Conclusion: Gadgets never really work well for anything, do they? If they did we wouldn’t call them gadgets.
Religion and wine are intertwined: the Passover Seder’s four cups (plus one for Elijah), the Christian Eucharist’s mysterious identification of wine with blood, the Quranic strictures against alcohol… Local folkways abound regarding wine as well – don’t spill it in Rome, but please do in Romania – as do myriad customs for pouring and drinking. Many or perhaps even all of these practices might be interpreted as strategies for avoiding the problem of leftover wine altogether.
But here’s a superstition that applies specifically to preserving sparkling wine: dangle a silver spoon, handle down, in an open bottle of Champagne and the bubbles will keep longer. (This was first told to me by a Dutchman – those practical people again – but seems to be a more generally European practice.)
Does it work? Not according to Stanford University, where they study such things (after hours). The same study did turn up this more unexpected conclusion, however: re-corking an open bottle of sparkling wine doesn’t help, either. There goes another gadget!
Conclusion: Superstitions (like religions) cancel each other out. Steer clear of the fray.
Traditional uses of leftover wine include innumerable recipes for cooking – all those marinades and sauces weren’t invented for treasured unopened bottles. So should you find yourself with extra, try a dish you hadn’t wanted to invest so much wine in before.

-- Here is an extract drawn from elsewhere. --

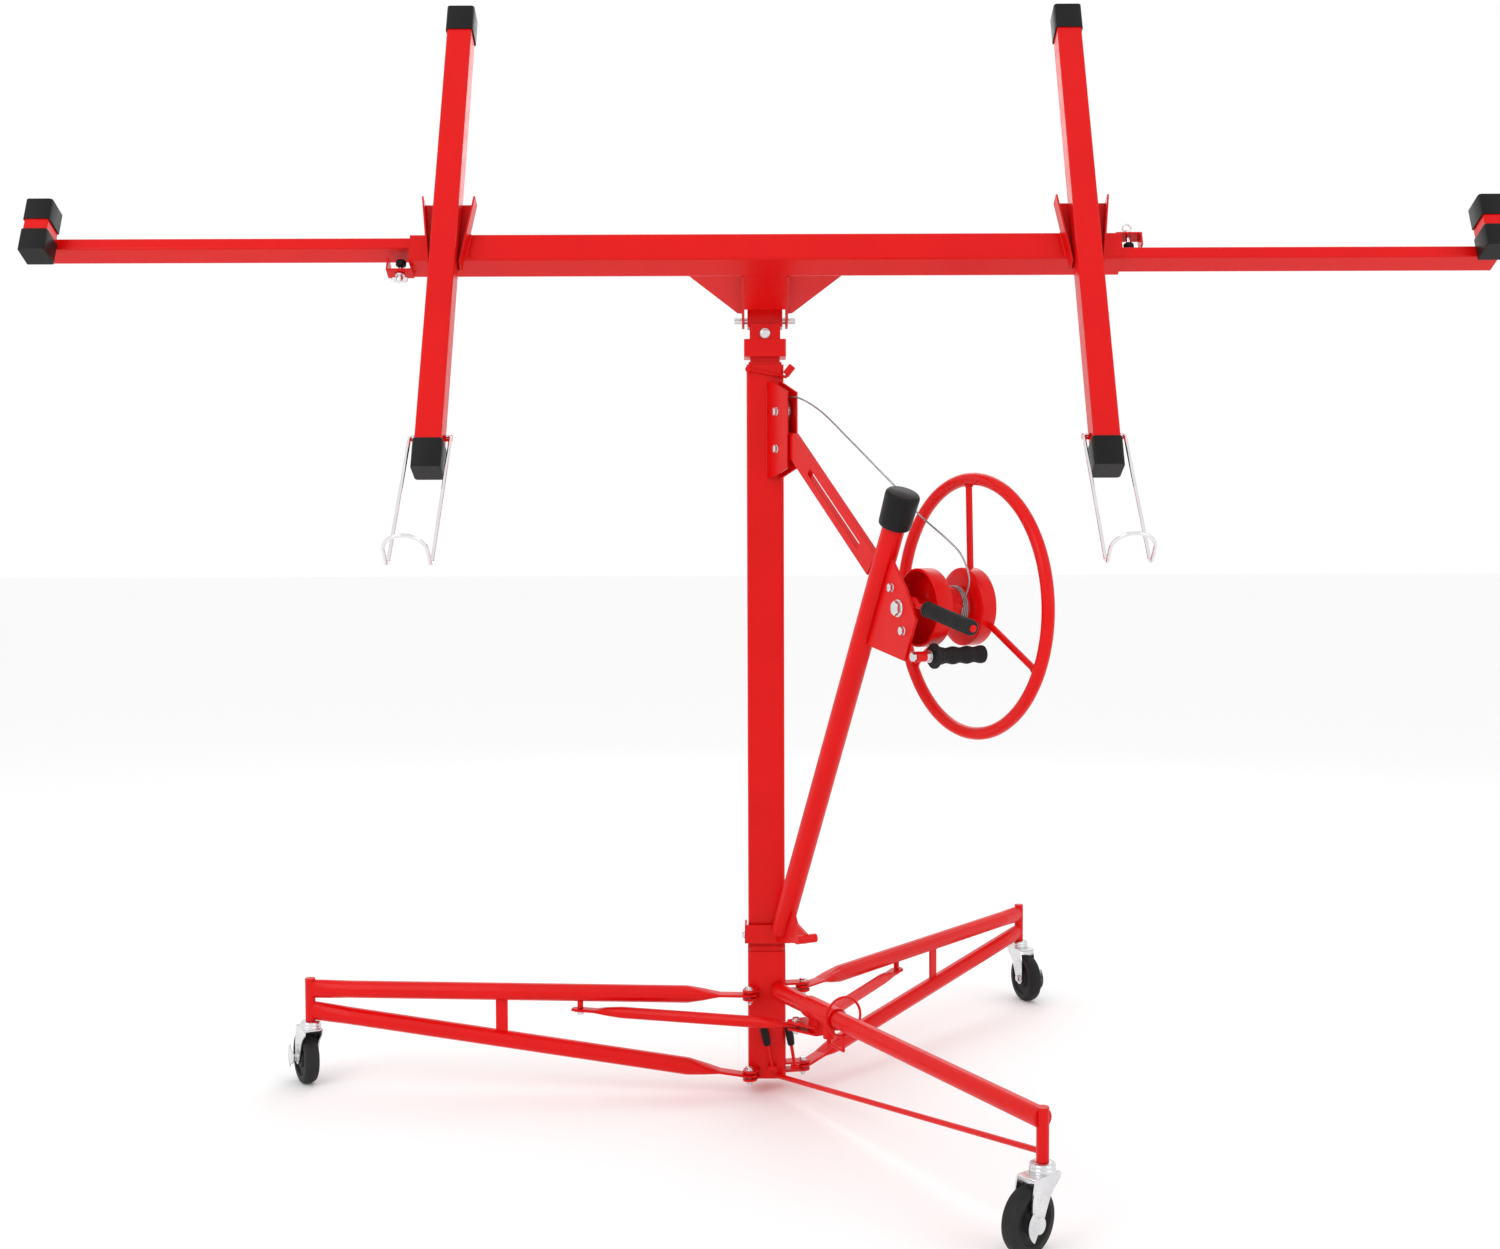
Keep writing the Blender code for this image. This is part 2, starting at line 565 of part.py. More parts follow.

Another extremely practical use in the kitchen is to let leftover wine oxidize completely, at which point it becomes…vinegar. There are jugs and vats sold specifically for this purpose, but you can also simply use the open bottle before you: add a healthy dose of a wine vinegar you like (purchased, or – in the future – from one you have already made in this fashion); leave room for air at the top, to encourage continuing oxidation; cover with cheesecloth to keep out dust and bugs, especially if you’re squeamish; and put away in a cool dark place (back of the cupboard) until it’s all turned to vinegar you like. This should only take a few weeks, though bottles I’ve ended up keeping longer can turn out even more mellow and interesting.
Of course there are non-culinary uses for leftover wine, as well. Prince Charles, for example, turns it into biofuel for his vintage Aston Martin. I am not making this up.
Conclusion: That’s not a half-empty bottle of wine, it’s a half-full pricey ingredient from a gourmet shop (or, if you are royalty, automotive store).
You wouldn’t be the first. If you do, I recommend water and Advil.